Noshir Contractor: To get us started, take us back to when you first got interested in looking at the web as a changing process. What got you interested in this?
Matt Weber: I came into academia, having been a marketing professional working in the media industry, and worked at an ad agency for a number of years, and then ended up working at Chicago Tribune Tribune Corp, and saw firsthand how badly companies were responding to shifts in communication technology and shifts in news media production. So come 2008, I found myself as a graduate student having the opportunity to head over to Oxford to take part in their summer doctoral program. And it happened that that year the Web Science Trust sponsored the summer doctoral program at the Oxford internet Institute. And so that experience was my introduction to a lot of the core ideas of interdisciplinary research that are central to web science scholarship. And so from very early in my career, I started to see these intersections between the broader questions that I wanted to ask about the interplay between technology and information ecosystems, and some of the core questions that were being asked by scholars who are working in the area of web science.

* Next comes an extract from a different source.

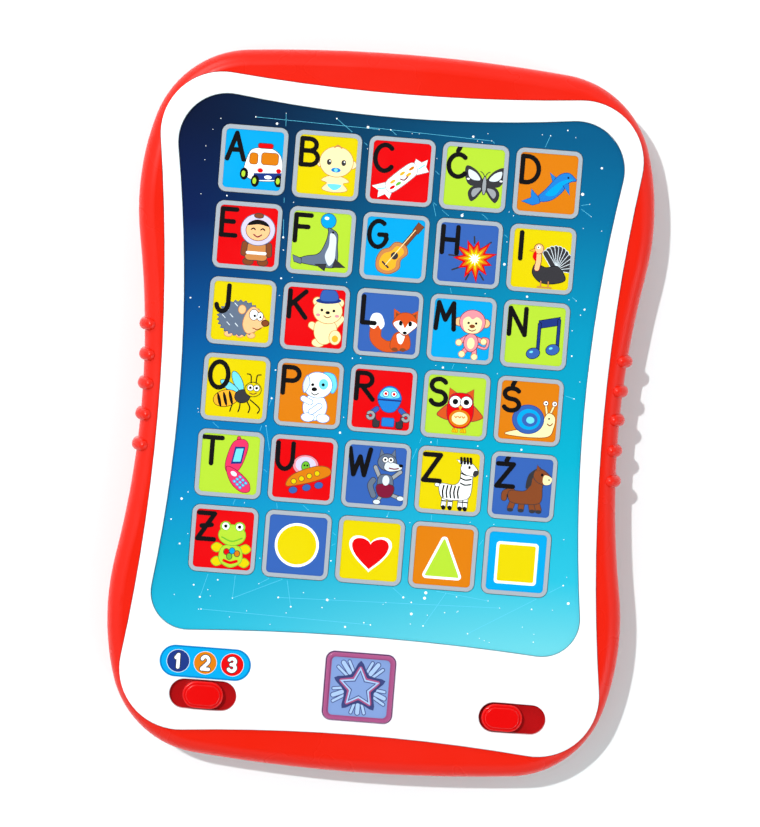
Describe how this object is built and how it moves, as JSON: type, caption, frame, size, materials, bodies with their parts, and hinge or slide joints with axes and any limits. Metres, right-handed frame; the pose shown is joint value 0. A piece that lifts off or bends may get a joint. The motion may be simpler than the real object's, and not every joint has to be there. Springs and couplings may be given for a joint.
{
  "type": "toy tablet",
  "caption": "Toy tablet for children: rounded case with side grip nubs, printed press keys in a sunken screen, a star light button, slide switches and a battery door in the back.",
  "frame": {"origin": "middle of the flat back, at the bottom centre of the bounding box", "axes": "+Y to the tablet's top edge, +X to its right side seen from the front, +Z out of the face"},
  "size_m": [0.1634, 0.229, 0.0264],
  "materials": {
    "red_plastic": "satin gloss red shell plastic",
    "knob_plastic": "polished red",
    "white_plastic": "polished white",
    "screen_print": "clear-coated print, dark blue to pale cyan",
    "clear_film": "clear polyester film",
    "key_plastic": "grey border, glossy",
    "key_print": "printed ink under a clear coat",
    "button_plastic": "translucent bluish grey with a pink rim",
    "label_print": "printed sticker",
    "circuit_board": "green solder mask",
    "steel": "stamped steel",
    "black_plastic": "moulded black",
    "led_lens": "clear lens",
    "black_epoxy": "poured epoxy",
    "component_black": "capacitor sleeve and chip parts",
    "connector_plastic": "off-white nylon",
    "speaker_paper": "pressed paper cone",
    "magnet_steel": "zinc plated",
    "battery_wrap": "printed sleeve with a plain end",
    "contact_nickel": "nickel plated",
    "wire_sheath": "vinyl sheath",
    "screw_steel": "zinc plated"
  },
  "bodies": {
    "housing": {"rear_shell": "red_plastic", "front_frame": "red_plastic", "face_plate": "white_plastic", "graphic_overlay": "screen_print", "membrane_upper_film": "clear_film", "membrane_separator": "clear_film", "membrane_lower_film": "clear_film", "mode_label": "label_print", "main_board": "circuit_board", "switch_bodies": "steel", "leds": "led_lens", "sound_chip": "black_epoxy", "board_components": "component_black", "ribbon_connector": "connector_plastic", "speaker_basket": "steel", "speaker_cone": "speaker_paper", "speaker_magnet": "magnet_steel", "battery_cells": "battery_wrap", "battery_contacts": "contact_nickel", "lead_wires": "wire_sheath", "case_screws": "screw_steel", "small_screws": "screw_steel"},
    "key_a": {"key_a": "key_plastic"},
    "key_b": {"key_b": "key_plastic"},
    "key_c": {"key_c": "key_plastic"},
    "key_c_acute": {"key_c_acute": "key_plastic"},
    "key_d": {"key_d": "key_plastic"},
    "key_e": {"key_e": "key_plastic"},
    "key_f": {"key_f": "key_plastic"},
    "key_g": {"key_g": "key_plastic"},
    "key_h": {"key_h": "key_plastic"},
    "key_i": {"key_i": "key_plastic"},
    "key_j": {"key_j": "key_plastic"},
    "key_k": {"key_k": "key_plastic"},
    "key_l": {"key_l": "key_plastic"},
    "key_m": {"key_m": "key_plastic"},
    "key_n": {"key_n": "key_plastic"},
    "key_o": {"key_o": "key_plastic"},
    "key_p": {"key_p": "key_plastic"},
    "key_r": {"key_r": "key_plastic"},
    "key_s": {"key_s": "key_plastic"},
    "key_s_acute": {"key_s_acute": "key_plastic"},
    "key_t": {"key_t": "key_plastic"},
    "key_u": {"key_u": "key_plastic"},
    "key_w": {"key_w": "key_plastic"},
    "key_z": {"key_z": "key_plastic"},
    "key_z_acute": {"key_z_acute": "key_plastic"},
    "key_z_dot": {"key_z_dot": "key_plastic"},
    "key_circle": {"key_circle": "key_plastic"},
    "key_heart": {"key_heart": "key_plastic"},
    "key_triangle": {"key_triangle": "key_plastic"},
    "key_square": {"key_square": "key_plastic"},
    "light_button": {"light_button": "button_plastic", "tact_plunger": "black_plastic"},
    "mode_slider": {"mode_knob": "knob_plastic", "mode_switch_lever": "black_plastic"},
    "power_slider": {"power_knob": "knob_plastic", "power_switch_lever": "black_plastic"},
    "battery_door": {"battery_door": "red_plastic"},
    "battery_door_screw": {"battery_door_screw": "screw_steel"}
  },
  "joints": [
    {"name": "press_light_button", "type": "slide", "parent": "housing", "child": "light_button", "axis": [0, 0, -1], "range_m": [0, 0.0008], "stiffness_N_per_m": 800, "springref_m": -0.001},
    {"name": "slide_mode", "type": "slide", "parent": "housing", "child": "mode_slider", "axis": [1, 0, 0], "range_m": [-0.0033, 0.0033]},
    {"name": "slide_power", "type": "slide", "parent": "housing", "child": "power_slider", "axis": [1, 0, 0], "range_m": [0, 0.0066]},
    {"name": "open_battery_door", "type": "hinge", "parent": "housing", "child": "battery_door", "pos_m": [0, -0.0153, 0], "axis": [-1, 0, 0], "range_deg": [0, 90]},
    {"name": "turn_door_screw", "type": "hinge", "parent": "battery_door", "child": "battery_door_screw", "pos_m": [0, 0.0262, 0], "axis": [0, 0, -1], "continuous": true},
    {"name": "press_key_a", "type": "slide", "parent": "housing", "child": "key_a", "axis": [0, 0, -1], "range_m": [0, 0.0004], "stiffness_N_per_m": 500, "springref_m": -0.0004},
    {"name": "press_key_b", "type": "slide", "parent": "housing", "child": "key_b", "axis": [0, 0, -1], "range_m": [0, 0.0004], "stiffness_N_per_m": 500, "springref_m": -0.0004},
    {"name": "press_key_c", "type": "slide", "parent": "housing", "child": "key_c", "axis": [0, 0, -1], "range_m": [0, 0.0004], "stiffness_N_per_m": 500, "springref_m": -0.0004},
    {"name": "press_key_c_acute", "type": "slide", "parent": "housing", "child": "key_c_acute", "axis": [0, 0, -1], "range_m": [0, 0.0004], "stiffness_N_per_m": 500, "springref_m": -0.0004},
    {"name": "press_key_d", "type": "slide", "parent": "housing", "child": "key_d", "axis": [0, 0, -1], "range_m": [0, 0.0004], "stiffness_N_per_m": 500, "springref_m": -0.0004},
    {"name": "press_key_e", "type": "slide", "parent": "housing", "child": "key_e", "axis": [0, 0, -1], "range_m": [0, 0.0004], "stiffness_N_per_m": 500, "springref_m": -0.0004},
    {"name": "press_key_f", "type": "slide", "parent": "housing", "child": "key_f", "axis": [0, 0, -1], "range_m": [0, 0.0004], "stiffness_N_per_m": 500, "springref_m": -0.0004},
    {"name": "press_key_g", "type": "slide", "parent": "housing", "child": "key_g", "axis": [0, 0, -1], "range_m": [0, 0.0004], "stiffness_N_per_m": 500, "springref_m": -0.0004},
    {"name": "press_key_h", "type": "slide", "parent": "housing", "child": "key_h", "axis": [0, 0, -1], "range_m": [0, 0.0004], "stiffness_N_per_m": 500, "springref_m": -0.0004},
    {"name": "press_key_i", "type": "slide", "parent": "housing", "child": "key_i", "axis": [0, 0, -1], "range_m": [0, 0.0004], "stiffness_N_per_m": 500, "springref_m": -0.0004},
    {"name": "press_key_j", "type": "slide", "parent": "housing", "child": "key_j", "axis": [0, 0, -1], "range_m": [0, 0.0004], "stiffness_N_per_m": 500, "springref_m": -0.0004},
    {"name": "press_key_k", "type": "slide", "parent": "housing", "child": "key_k", "axis": [0, 0, -1], "range_m": [0, 0.0004], "stiffness_N_per_m": 500, "springref_m": -0.0004},
    {"name": "press_key_l", "type": "slide", "parent": "housing", "child": "key_l", "axis": [0, 0, -1], "range_m": [0, 0.0004], "stiffness_N_per_m": 500, "springref_m": -0.0004},
    {"name": "press_key_m", "type": "slide", "parent": "housing", "child": "key_m", "axis": [0, 0, -1], "range_m": [0, 0.0004], "stiffness_N_per_m": 500, "springref_m": -0.0004},
    {"name": "press_key_n", "type": "slide", "parent": "housing", "child": "key_n", "axis": [0, 0, -1], "range_m": [0, 0.0004], "stiffness_N_per_m": 500, "springref_m": -0.0004},
    {"name": "press_key_o", "type": "slide", "parent": "housing", "child": "key_o", "axis": [0, 0, -1], "range_m": [0, 0.0004], "stiffness_N_per_m": 500, "springref_m": -0.0004},
    {"name": "press_key_p", "type": "slide", "parent": "housing", "child": "key_p", "axis": [0, 0, -1], "range_m": [0, 0.0004], "stiffness_N_per_m": 500, "springref_m": -0.0004},
    {"name": "press_key_r", "type": "slide", "parent": "housing", "child": "key_r", "axis": [0, 0, -1], "range_m": [0, 0.0004], "stiffness_N_per_m": 500, "springref_m": -0.0004},
    {"name": "press_key_s", "type": "slide", "parent": "housing", "child": "key_s", "axis": [0, 0, -1], "range_m": [0, 0.0004], "stiffness_N_per_m": 500, "springref_m": -0.0004},
    {"name": "press_key_s_acute", "type": "slide", "parent": "housing", "child": "key_s_acute", "axis": [0, 0, -1], "range_m": [0, 0.0004], "stiffness_N_per_m": 500, "springref_m": -0.0004},
    {"name": "press_key_t", "type": "slide", "parent": "housing", "child": "key_t", "axis": [0, 0, -1], "range_m": [0, 0.0004], "stiffness_N_per_m": 500, "springref_m": -0.0004},
    {"name": "press_key_u", "type": "slide", "parent": "housing", "child": "key_u", "axis": [0, 0, -1], "range_m": [0, 0.0004], "stiffness_N_per_m": 500, "springref_m": -0.0004},
    {"name": "press_key_w", "type": "slide", "parent": "housing", "child": "key_w", "axis": [0, 0, -1], "range_m": [0, 0.0004], "stiffness_N_per_m": 500, "springref_m": -0.0004},
    {"name": "press_key_z", "type": "slide", "parent": "housing", "child": "key_z", "axis": [0, 0, -1], "range_m": [0, 0.0004], "stiffness_N_per_m": 500, "springref_m": -0.0004},
    {"name": "press_key_z_acute", "type": "slide", "parent": "housing", "child": "key_z_acute", "axis": [0, 0, -1], "range_m": [0, 0.0004], "stiffness_N_per_m": 500, "springref_m": -0.0004},
    {"name": "press_key_z_dot", "type": "slide", "parent": "housing", "child": "key_z_dot", "axis": [0, 0, -1], "range_m": [0, 0.0004], "stiffness_N_per_m": 500, "springref_m": -0.0004},
    {"name": "press_key_circle", "type": "slide", "parent": "housing", "child": "key_circle", "axis": [0, 0, -1], "range_m": [0, 0.0004], "stiffness_N_per_m": 500, "springref_m": -0.0004},
    {"name": "press_key_heart", "type": "slide", "parent": "housing", "child": "key_heart", "axis": [0, 0, -1], "range_m": [0, 0.0004], "stiffness_N_per_m": 500, "springref_m": -0.0004},
    {"name": "press_key_triangle", "type": "slide", "parent": "housing", "child": "key_triangle", "axis": [0, 0, -1], "range_m": [0, 0.0004], "stiffness_N_per_m": 500, "springref_m": -0.0004},
    {"name": "press_key_square", "type": "slide", "parent": "housing", "child": "key_square", "axis": [0, 0, -1], "range_m": [0, 0.0004], "stiffness_N_per_m": 500, "springref_m": -0.0004}
  ]
}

Noshir Contractor: A lot of the work that you’ve done is based on the assumption that the web is not a fixed entity, and that in fact, it is not just growing, but also in many ways, losing a lot of what is on it. The web itself is extremely ephemeral. And you note in your work that in a study of 10 million web pages, researchers found that the average web page remains live for barely three years. And that a study of Twitter data, focusing on major social events found that 11% of relevant tweets were not available after one year and 27% were not available after two years. How does this ephemeral nature of the web and Twitter affect our ability to understand society?
Matt Weber: So many of us who study topics related to the web look at single snapshots of instances that we record when we engage in our scholarship. And it’s rare that we look backwards in our research or that we have the opportunity to look at larger periods of time we engage in web based research. A lot of that has to do with the availability of data, a lot of that has to do with access to data.
This is a question that I confronted when I first started my research. I came into graduate school and I wanted to study how news media had been adapting to web based technology. By that point, most newspapers already had web pages, I didn’t have a time machine, I didn’t have a way that I could go back in time and record what I wanted to see. So go back to that opportunity, I had to be at summer doctoral program, it happened that the web science group had brought in a speaker from the Internet Archive. Well, I found my time machine.
In that moment, I found this resource that had for at that point, 12 years been archiving all of the available web data they could get their hands on. And so I spent a lot of time as a graduate student, building the foundations for providing researchers with access to open up archived web data, and gain access to these larger swaths of data that previously had been made and accessible.
Now to answer your question about the ephemerality of the web and web based technology., that’s really key. Having archives and having repositories allows us to examine change over time. And it allows us also to see what has been lost over time.
Noshir Contractor: What does it mean to create an Internet Archive? Is it taking a snapshot every day, every minute? How does that work?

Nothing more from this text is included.